GOAL OF THE EXERCISE
Write out exactly the lines between the line containing "for make in" and the line containing "obj.parent = empty", including both of those lines, and nothing more.

RECORDS SUPPLIED
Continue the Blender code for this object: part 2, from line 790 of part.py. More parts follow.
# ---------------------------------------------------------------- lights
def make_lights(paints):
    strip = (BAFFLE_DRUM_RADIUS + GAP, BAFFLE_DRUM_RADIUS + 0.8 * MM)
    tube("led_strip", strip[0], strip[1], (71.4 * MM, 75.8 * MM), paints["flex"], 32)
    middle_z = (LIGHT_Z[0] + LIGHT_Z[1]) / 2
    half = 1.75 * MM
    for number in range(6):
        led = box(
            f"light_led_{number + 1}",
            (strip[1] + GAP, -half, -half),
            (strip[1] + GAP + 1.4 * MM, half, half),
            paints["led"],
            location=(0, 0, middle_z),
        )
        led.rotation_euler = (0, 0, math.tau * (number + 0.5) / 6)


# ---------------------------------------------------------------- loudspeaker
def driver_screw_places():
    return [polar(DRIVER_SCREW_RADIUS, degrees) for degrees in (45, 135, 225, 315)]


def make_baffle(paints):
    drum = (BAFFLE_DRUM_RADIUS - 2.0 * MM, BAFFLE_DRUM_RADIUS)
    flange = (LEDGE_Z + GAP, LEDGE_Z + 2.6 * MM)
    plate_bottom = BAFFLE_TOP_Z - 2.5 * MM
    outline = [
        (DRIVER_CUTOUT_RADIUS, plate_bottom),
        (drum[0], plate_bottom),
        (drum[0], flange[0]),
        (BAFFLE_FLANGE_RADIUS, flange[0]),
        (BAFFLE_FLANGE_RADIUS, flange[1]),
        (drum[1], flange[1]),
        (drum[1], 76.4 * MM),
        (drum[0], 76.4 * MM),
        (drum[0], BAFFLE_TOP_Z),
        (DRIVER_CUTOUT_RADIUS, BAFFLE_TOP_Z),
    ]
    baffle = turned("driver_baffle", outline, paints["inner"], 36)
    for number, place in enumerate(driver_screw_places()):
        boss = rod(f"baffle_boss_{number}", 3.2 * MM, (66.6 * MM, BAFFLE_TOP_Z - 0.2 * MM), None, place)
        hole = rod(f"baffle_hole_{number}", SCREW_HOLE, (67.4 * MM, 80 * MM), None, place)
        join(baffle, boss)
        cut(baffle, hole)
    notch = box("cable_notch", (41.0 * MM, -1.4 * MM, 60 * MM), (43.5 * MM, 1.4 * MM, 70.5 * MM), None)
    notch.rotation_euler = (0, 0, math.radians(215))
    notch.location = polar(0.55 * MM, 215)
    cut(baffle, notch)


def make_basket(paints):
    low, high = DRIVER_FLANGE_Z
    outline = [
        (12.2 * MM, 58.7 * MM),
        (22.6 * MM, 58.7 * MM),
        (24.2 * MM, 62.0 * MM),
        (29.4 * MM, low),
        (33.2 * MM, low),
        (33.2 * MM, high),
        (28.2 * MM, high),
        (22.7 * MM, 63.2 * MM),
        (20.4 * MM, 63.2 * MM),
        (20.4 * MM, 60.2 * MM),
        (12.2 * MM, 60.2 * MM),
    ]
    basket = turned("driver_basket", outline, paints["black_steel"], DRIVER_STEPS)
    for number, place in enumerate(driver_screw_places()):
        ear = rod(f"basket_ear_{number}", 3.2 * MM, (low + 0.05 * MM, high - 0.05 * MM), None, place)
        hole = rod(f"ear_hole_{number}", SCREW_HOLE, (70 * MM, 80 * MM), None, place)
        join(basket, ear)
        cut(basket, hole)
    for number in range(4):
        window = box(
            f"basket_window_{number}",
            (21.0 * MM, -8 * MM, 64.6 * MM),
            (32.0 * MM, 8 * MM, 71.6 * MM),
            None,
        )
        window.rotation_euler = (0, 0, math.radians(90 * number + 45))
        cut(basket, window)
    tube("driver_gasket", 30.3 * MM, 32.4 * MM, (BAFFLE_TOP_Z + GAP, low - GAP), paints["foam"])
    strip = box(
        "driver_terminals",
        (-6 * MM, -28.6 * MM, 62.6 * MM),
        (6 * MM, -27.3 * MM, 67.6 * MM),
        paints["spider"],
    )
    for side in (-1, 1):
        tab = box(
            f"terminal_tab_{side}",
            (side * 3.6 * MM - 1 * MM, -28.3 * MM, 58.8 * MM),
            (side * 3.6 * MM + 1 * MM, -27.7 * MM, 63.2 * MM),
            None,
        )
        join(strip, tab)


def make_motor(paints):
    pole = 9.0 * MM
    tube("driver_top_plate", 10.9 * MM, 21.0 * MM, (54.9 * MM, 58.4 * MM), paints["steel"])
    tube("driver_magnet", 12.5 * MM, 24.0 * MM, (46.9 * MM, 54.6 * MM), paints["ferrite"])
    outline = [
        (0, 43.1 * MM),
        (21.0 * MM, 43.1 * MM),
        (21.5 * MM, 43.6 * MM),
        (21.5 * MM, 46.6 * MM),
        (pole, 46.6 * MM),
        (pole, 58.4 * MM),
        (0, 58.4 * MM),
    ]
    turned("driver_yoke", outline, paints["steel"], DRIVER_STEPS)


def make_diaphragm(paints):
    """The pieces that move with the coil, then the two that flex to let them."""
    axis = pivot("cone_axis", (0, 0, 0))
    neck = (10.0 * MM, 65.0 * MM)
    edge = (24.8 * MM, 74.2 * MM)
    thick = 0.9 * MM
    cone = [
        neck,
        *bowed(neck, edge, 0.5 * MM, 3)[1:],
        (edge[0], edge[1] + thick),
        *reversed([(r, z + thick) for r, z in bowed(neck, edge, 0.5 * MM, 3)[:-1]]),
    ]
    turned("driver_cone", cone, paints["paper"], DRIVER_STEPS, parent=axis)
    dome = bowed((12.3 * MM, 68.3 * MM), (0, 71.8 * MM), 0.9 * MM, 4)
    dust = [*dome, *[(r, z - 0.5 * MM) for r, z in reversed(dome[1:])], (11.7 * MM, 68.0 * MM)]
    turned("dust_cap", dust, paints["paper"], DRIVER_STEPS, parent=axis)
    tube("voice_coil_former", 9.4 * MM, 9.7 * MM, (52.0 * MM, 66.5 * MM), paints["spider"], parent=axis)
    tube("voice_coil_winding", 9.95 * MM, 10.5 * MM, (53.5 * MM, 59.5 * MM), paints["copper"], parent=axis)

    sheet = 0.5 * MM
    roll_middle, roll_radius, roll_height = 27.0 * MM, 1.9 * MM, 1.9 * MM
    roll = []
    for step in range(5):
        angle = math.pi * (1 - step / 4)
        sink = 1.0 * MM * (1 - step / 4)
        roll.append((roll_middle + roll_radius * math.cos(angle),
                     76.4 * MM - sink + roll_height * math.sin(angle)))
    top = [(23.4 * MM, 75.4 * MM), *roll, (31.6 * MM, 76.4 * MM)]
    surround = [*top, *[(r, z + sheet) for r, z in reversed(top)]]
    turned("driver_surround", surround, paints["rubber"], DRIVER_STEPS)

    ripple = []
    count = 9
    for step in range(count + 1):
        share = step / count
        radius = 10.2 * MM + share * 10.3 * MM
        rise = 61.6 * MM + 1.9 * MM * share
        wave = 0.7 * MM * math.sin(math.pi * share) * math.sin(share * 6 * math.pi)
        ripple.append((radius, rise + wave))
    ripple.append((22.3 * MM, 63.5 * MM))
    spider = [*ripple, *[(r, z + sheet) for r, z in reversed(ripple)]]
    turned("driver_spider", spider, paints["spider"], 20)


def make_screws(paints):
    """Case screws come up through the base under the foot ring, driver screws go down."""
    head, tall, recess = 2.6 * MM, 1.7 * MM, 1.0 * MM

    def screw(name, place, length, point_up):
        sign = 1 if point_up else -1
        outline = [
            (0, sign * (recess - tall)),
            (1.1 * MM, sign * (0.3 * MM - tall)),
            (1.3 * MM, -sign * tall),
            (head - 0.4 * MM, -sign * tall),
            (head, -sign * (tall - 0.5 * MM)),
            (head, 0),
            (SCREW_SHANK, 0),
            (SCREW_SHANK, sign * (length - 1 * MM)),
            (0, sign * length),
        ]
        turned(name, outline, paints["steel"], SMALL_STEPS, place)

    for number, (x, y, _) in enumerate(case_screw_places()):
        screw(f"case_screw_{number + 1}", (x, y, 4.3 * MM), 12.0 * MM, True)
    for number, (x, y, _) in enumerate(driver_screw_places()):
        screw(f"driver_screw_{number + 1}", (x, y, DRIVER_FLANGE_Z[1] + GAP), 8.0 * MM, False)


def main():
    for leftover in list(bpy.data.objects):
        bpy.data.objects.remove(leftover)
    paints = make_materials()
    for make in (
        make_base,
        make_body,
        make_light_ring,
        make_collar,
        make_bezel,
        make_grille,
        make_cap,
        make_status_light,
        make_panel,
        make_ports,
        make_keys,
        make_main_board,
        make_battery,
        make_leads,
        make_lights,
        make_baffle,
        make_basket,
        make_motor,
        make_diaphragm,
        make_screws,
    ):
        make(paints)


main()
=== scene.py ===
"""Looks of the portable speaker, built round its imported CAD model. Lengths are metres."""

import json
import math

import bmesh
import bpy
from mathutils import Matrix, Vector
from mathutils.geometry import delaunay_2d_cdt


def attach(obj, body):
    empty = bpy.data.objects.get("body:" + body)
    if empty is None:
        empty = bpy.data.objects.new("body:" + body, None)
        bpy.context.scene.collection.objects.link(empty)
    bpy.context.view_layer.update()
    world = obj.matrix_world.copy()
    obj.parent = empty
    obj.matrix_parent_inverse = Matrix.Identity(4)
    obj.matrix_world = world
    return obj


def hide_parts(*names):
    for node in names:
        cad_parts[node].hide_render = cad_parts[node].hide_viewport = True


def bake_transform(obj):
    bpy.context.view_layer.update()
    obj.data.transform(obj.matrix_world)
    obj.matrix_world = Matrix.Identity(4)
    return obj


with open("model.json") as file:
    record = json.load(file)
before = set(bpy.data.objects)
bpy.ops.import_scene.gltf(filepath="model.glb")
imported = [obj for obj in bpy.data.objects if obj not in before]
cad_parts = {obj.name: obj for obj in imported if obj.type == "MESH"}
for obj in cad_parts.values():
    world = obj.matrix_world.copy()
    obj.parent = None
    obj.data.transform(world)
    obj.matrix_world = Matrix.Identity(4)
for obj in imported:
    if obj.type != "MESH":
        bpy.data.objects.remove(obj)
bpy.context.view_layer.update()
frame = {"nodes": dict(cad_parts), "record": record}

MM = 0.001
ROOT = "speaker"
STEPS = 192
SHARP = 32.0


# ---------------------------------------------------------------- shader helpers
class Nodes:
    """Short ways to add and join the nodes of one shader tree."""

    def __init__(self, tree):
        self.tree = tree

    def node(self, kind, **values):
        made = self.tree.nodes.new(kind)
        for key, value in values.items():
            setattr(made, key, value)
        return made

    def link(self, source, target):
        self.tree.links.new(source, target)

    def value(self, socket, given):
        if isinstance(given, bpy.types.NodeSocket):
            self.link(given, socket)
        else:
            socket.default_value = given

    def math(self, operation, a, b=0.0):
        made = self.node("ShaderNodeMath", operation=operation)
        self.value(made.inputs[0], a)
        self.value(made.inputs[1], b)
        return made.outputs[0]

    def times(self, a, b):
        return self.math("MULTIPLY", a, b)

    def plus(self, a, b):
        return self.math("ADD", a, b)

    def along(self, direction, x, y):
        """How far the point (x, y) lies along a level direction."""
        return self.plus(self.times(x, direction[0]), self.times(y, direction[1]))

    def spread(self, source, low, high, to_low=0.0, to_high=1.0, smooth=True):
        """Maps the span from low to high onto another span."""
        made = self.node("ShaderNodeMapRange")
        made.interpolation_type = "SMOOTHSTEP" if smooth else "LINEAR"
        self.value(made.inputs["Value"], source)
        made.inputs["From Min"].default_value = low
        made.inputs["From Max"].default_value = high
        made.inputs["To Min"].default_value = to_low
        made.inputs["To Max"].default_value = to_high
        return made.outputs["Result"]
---
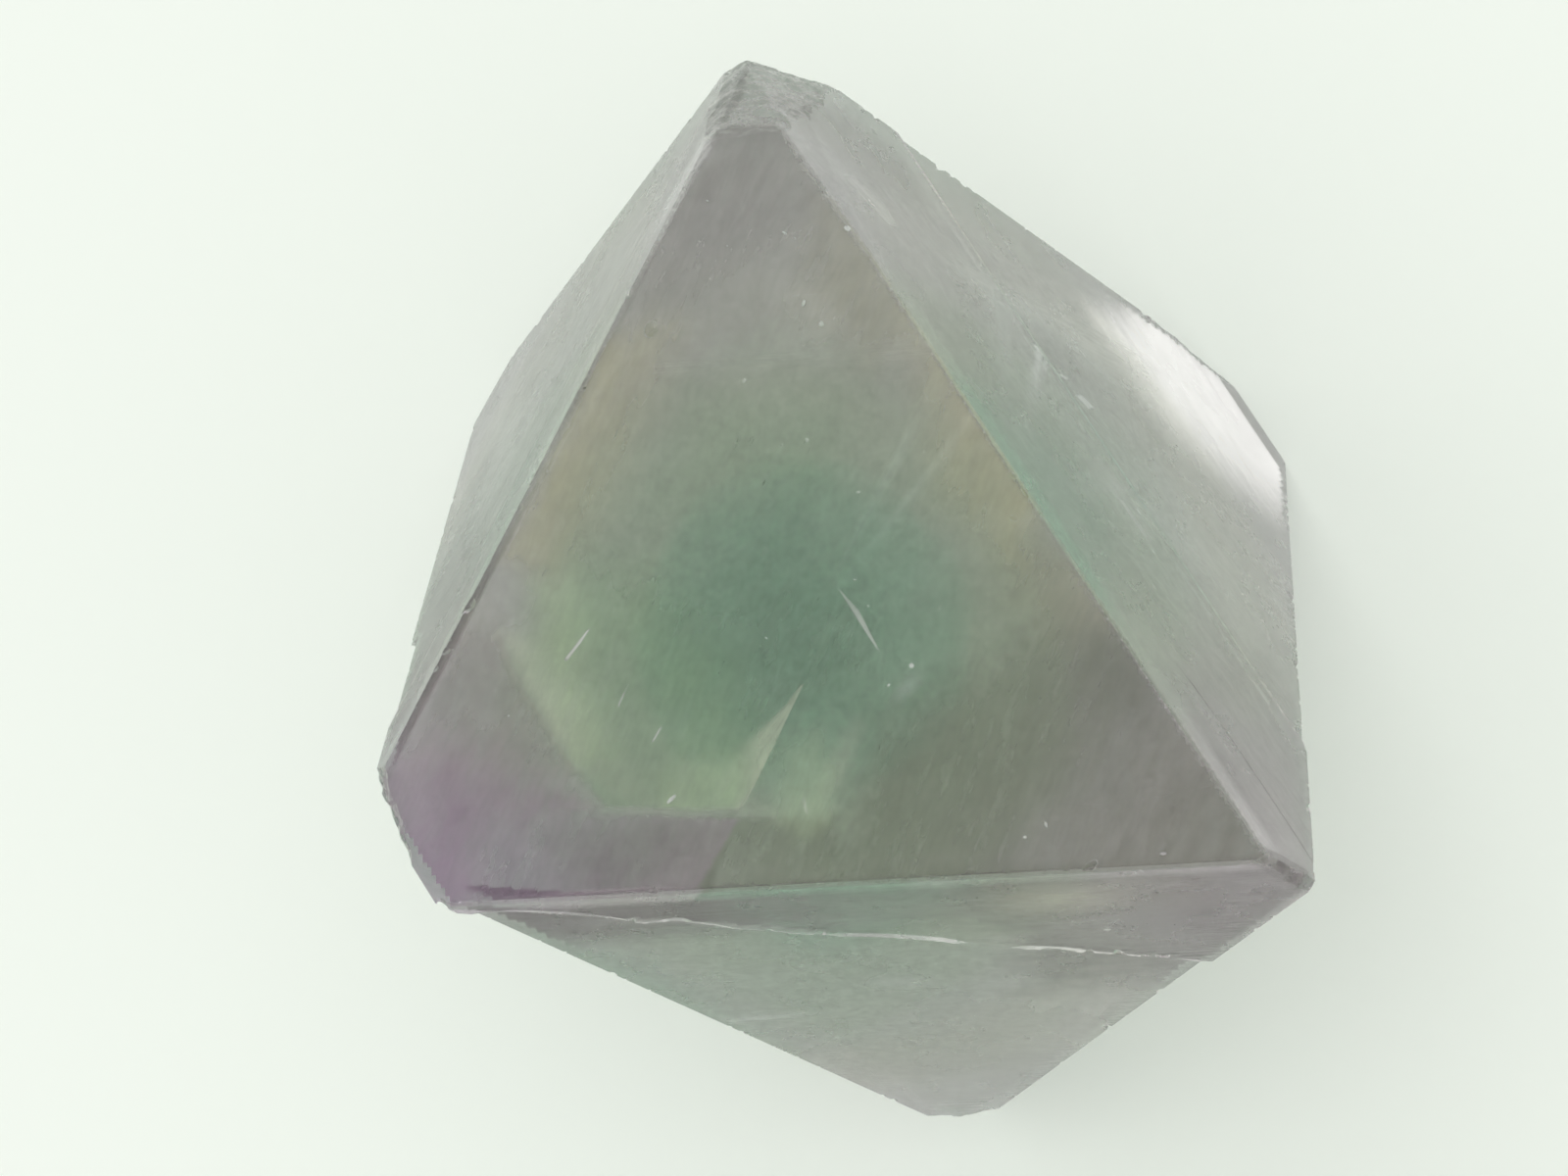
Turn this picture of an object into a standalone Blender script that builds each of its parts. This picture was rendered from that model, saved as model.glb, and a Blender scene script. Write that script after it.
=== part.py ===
--
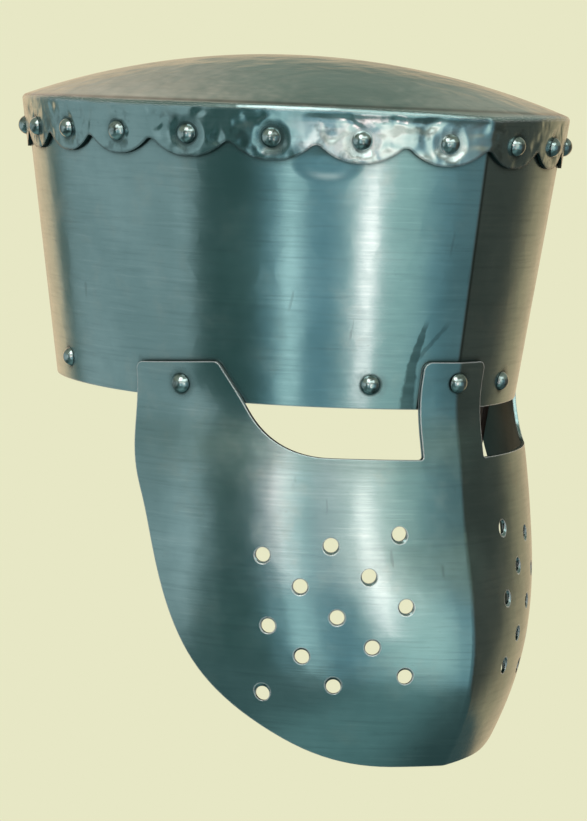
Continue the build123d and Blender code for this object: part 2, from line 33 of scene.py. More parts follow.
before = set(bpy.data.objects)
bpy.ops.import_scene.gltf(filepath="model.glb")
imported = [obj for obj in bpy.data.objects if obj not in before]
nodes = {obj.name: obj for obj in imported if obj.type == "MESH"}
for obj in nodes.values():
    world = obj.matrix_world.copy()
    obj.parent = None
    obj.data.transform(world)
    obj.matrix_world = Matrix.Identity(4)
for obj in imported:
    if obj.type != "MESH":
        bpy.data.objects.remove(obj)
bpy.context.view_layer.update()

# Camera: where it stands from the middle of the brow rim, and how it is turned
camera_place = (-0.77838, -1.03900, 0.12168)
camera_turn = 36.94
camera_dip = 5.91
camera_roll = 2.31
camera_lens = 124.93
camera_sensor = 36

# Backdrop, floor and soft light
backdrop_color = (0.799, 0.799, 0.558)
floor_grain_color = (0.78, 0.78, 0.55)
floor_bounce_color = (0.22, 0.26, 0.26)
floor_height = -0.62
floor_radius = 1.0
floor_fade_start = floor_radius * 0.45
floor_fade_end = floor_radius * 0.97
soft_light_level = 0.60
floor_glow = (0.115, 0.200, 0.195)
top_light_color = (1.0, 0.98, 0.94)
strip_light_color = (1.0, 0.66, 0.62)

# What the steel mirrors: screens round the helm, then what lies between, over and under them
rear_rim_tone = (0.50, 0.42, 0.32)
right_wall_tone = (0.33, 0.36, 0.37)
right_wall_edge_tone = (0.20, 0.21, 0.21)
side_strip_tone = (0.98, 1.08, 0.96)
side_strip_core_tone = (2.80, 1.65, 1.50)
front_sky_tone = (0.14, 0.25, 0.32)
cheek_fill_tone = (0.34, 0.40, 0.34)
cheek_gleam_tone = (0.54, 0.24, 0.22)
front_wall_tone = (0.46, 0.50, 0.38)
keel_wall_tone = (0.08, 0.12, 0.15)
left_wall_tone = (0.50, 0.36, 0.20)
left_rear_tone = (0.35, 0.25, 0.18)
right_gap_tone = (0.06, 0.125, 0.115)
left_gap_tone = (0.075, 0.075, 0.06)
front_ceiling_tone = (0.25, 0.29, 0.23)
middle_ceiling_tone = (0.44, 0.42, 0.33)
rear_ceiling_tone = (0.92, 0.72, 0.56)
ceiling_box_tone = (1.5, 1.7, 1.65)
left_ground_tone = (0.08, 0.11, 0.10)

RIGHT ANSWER
    for make in (
        make_base,
        make_body,
        make_light_ring,
        make_collar,
        make_bezel,
        make_grille,
        make_cap,
        make_status_light,
        make_panel,
        make_ports,
        make_keys,
        make_main_board,
        make_battery,
        make_leads,
        make_lights,
        make_baffle,
        make_basket,
        make_motor,
        make_diaphragm,
        make_screws,
    ):
        make(paints)


main()
=== scene.py ===
"""Looks of the portable speaker, built round its imported CAD model. Lengths are metres."""

import json
import math

import bmesh
import bpy
from mathutils import Matrix, Vector
from mathutils.geometry import delaunay_2d_cdt


def attach(obj, body):
    empty = bpy.data.objects.get("body:" + body)
    if empty is None:
        empty = bpy.data.objects.new("body:" + body, None)
        bpy.context.scene.collection.objects.link(empty)
    bpy.context.view_layer.update()
    world = obj.matrix_world.copy()
    obj.parent = empty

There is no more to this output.